I just wish that the content of her characterization wasn’t so upsetting. One of the first things we learn about Nei is that she’s a Numan, a kind of cross between humans and Biomonsters. Numans face extreme prejudice from society that no part of the game even remotely reflects. Nei can talk to the denizens of Motavia just fine without them treating her like a lesser being. In fact, the planet’s various cloning agencies have no qualms about reviving this supposed abomination against nature.
Thus we are left with something between a noble savage and a petulant child. Nei exists not for her own sake, but for whatever purpose the narrative has concocted for her. Her relationship with Rolf, for instance, only exists to boost his moral reputation, and her death halfway through the story only occurs because the story needs evidence of how dark and twisted things are about to become. This doesn’t respect her character, and it doesn’t even work well as a death scene. Her purpose driven nature (in that the narrative invents her so she can serve only one specific purpose) and the sparse characterization in general rob her death of any pathos. While it lacks the exaggerated histrionics of Sarah’s death early in The Last of Us, that’s hardly a defense of Phantasy Star II. I won’t even address the gay comic relief that follows Nei’s demise.

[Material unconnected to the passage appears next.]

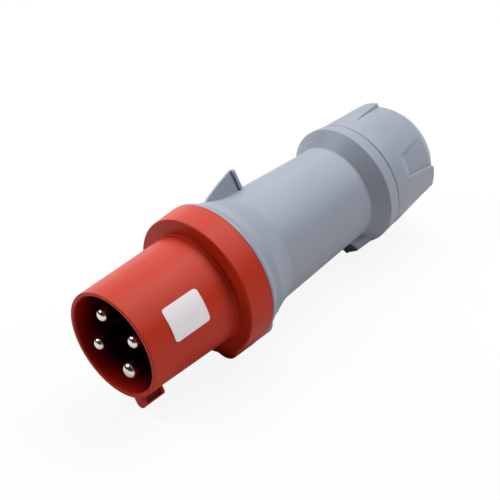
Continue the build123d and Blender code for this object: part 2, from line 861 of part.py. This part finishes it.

So the game flounders when it comes to social issues. While we shouldn’t dismiss that failure, we should still consider all the things the game gets right. Not only does the game represent its themes so well, but it has so much to say about them. And in light of modern security controversies (the NSA), it’s surprising that this game remains as relevant as ever. It’s not enough to simply point out that there’s a problem. We have to remember what led us to the problem in the first place, something Phantasy Star II achieves beautifully.